Exercise task: Repeat all of the material exactly as given.
Start
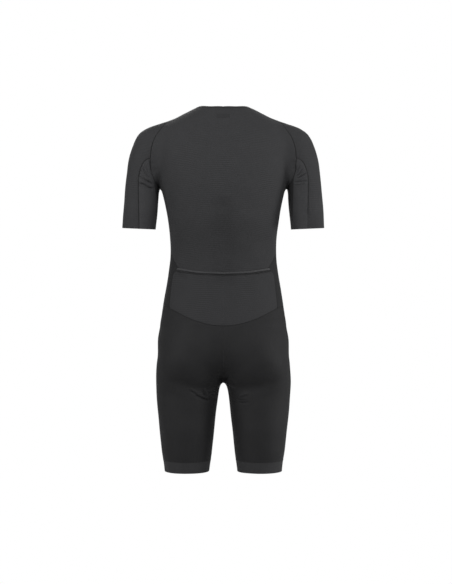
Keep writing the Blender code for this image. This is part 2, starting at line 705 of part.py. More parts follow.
def zip_hardware(s):
    """The slider on the tapes near the neck and its pull tab, which hangs from the bridge."""
    start = s["zip_middle"][0]
    seat = cast((0, 0, start[2] - SLIDER_DROP), (0, -1, 0), 0.0)
    normal = outward(seat[None])[0]
    place = bpy.data.objects.new("zip_place", None)
    place.location = seat
    place.rotation_euler = (-math.atan2(normal[2], -normal[1]), 0, 0)
    bpy.data.collections[COLLECTION].objects.link(place)

    width, length, rise = SLIDER_SIZE
    body = flat_piece(box_line(width, -length / 2, length / 2, SLIDER_CORNER), None, rise)
    body.transform(Matrix.Translation((0, -LAYER_GAP - rise / 2, 0)) @ Matrix.Rotation(math.pi / 2, 4, "X"))
    slider = named("zip_slider", body, "zip_metal_black", place)

    top = LAYER_GAP + rise
    axis = top + LAYER_GAP + PULL_THICKNESS / 2
    inside = PULL_THICKNESS / 2 + BRIDGE_PLAY
    window = [(-inside, -axis - inside), (inside, -axis - inside), (inside, -top), (-inside, -top)]
    outer = inside + BRIDGE_WALL
    arch = [(-outer, BRIDGE_SINK - top), (-outer, -axis - inside), (-inside, -axis - outer)]
    arch += [(inside, -axis - outer), (outer, -axis - inside), (outer, BRIDGE_SINK - top)]
    bridge = flat_piece(arch, window, BRIDGE_WIDTH)
    bridge.transform(Matrix(((0, 0, 1, 0), (0, 1, 0, 0), (1, 0, 0, 0), (0, 0, 0, 1))))
    bmesh.ops.recalc_face_normals(bridge, faces=bridge.faces[:])
    handle = named("zip_bridge", bridge, "zip_metal_black", place, CUTTERS)
    handle.hide_render = True
    handle.display_type = "WIRE"
    union = slider.modifiers.new("bridge", "BOOLEAN")
    union.operation, union.object = "UNION", handle

    bar_end = PULL_BAR / 2
    hole = box_line(PULL_WINDOW[0], -bar_end - PULL_WINDOW[1], -bar_end, 0.0004)
    plate = flat_piece(box_line(PULL_WIDTH, -PULL_LENGTH, bar_end, 0.0009), hole, PULL_THICKNESS)
    plate.transform(Matrix.Rotation(math.pi / 2, 4, "X"))
    pull = named("zip_pull", plate, "zip_metal_black", place)
    pull.location = (0, -axis, 0)


def clear_scene():
    """Removes what the file already held."""
    for thing in list(bpy.data.objects):
        bpy.data.objects.remove(thing, do_unlink=True)


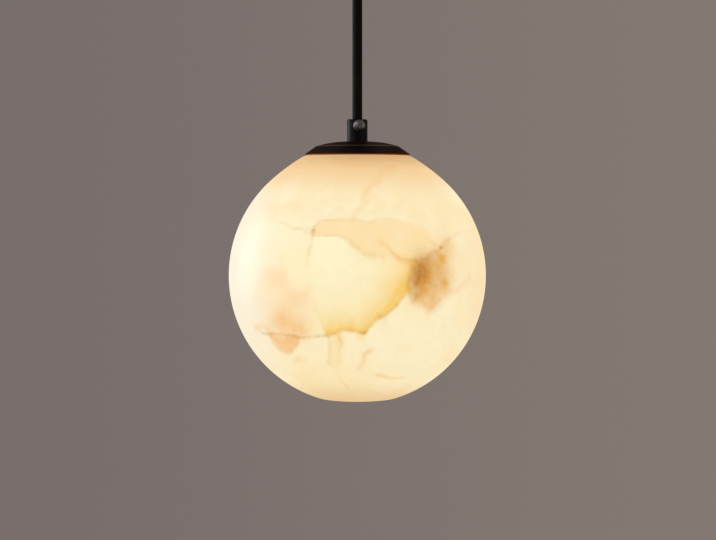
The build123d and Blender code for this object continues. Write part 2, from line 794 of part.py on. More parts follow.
End
Answer in full:
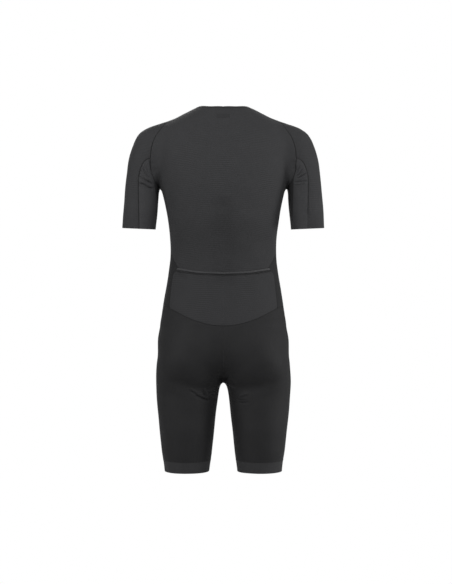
Keep writing the Blender code for this image. This is part 2, starting at line 705 of part.py. More parts follow.
def zip_hardware(s):
    """The slider on the tapes near the neck and its pull tab, which hangs from the bridge."""
    start = s["zip_middle"][0]
    seat = cast((0, 0, start[2] - SLIDER_DROP), (0, -1, 0), 0.0)
    normal = outward(seat[None])[0]
    place = bpy.data.objects.new("zip_place", None)
    place.location = seat
    place.rotation_euler = (-math.atan2(normal[2], -normal[1]), 0, 0)
    bpy.data.collections[COLLECTION].objects.link(place)

    width, length, rise = SLIDER_SIZE
    body = flat_piece(box_line(width, -length / 2, length / 2, SLIDER_CORNER), None, rise)
    body.transform(Matrix.Translation((0, -LAYER_GAP - rise / 2, 0)) @ Matrix.Rotation(math.pi / 2, 4, "X"))
    slider = named("zip_slider", body, "zip_metal_black", place)

    top = LAYER_GAP + rise
    axis = top + LAYER_GAP + PULL_THICKNESS / 2
    inside = PULL_THICKNESS / 2 + BRIDGE_PLAY
    window = [(-inside, -axis - inside), (inside, -axis - inside), (inside, -top), (-inside, -top)]
    outer = inside + BRIDGE_WALL
    arch = [(-outer, BRIDGE_SINK - top), (-outer, -axis - inside), (-inside, -axis - outer)]
    arch += [(inside, -axis - outer), (outer, -axis - inside), (outer, BRIDGE_SINK - top)]
    bridge = flat_piece(arch, window, BRIDGE_WIDTH)
    bridge.transform(Matrix(((0, 0, 1, 0), (0, 1, 0, 0), (1, 0, 0, 0), (0, 0, 0, 1))))
    bmesh.ops.recalc_face_normals(bridge, faces=bridge.faces[:])
    handle = named("zip_bridge", bridge, "zip_metal_black", place, CUTTERS)
    handle.hide_render = True
    handle.display_type = "WIRE"
    union = slider.modifiers.new("bridge", "BOOLEAN")
    union.operation, union.object = "UNION", handle

    bar_end = PULL_BAR / 2
    hole = box_line(PULL_WINDOW[0], -bar_end - PULL_WINDOW[1], -bar_end, 0.0004)
    plate = flat_piece(box_line(PULL_WIDTH, -PULL_LENGTH, bar_end, 0.0009), hole, PULL_THICKNESS)
    plate.transform(Matrix.Rotation(math.pi / 2, 4, "X"))
    pull = named("zip_pull", plate, "zip_metal_black", place)
    pull.location = (0, -axis, 0)


def clear_scene():
    """Removes what the file already held."""
    for thing in list(bpy.data.objects):
        bpy.data.objects.remove(thing, do_unlink=True)


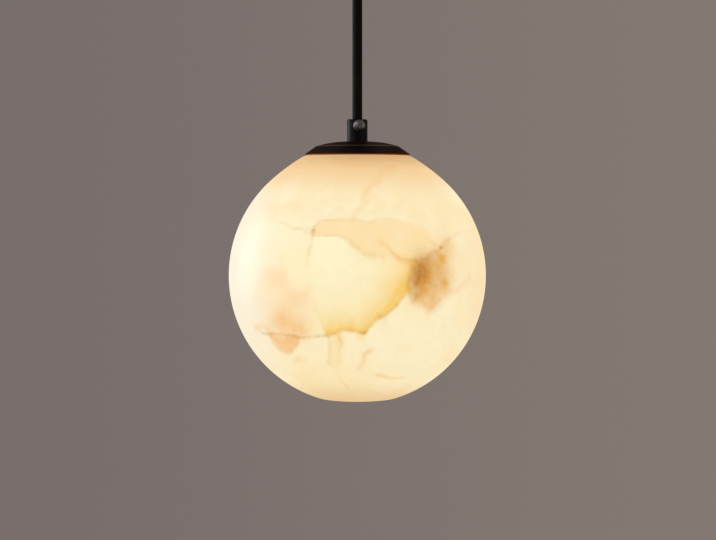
The build123d and Blender code for this object continues. Write part 2, from line 794 of part.py on. More parts follow.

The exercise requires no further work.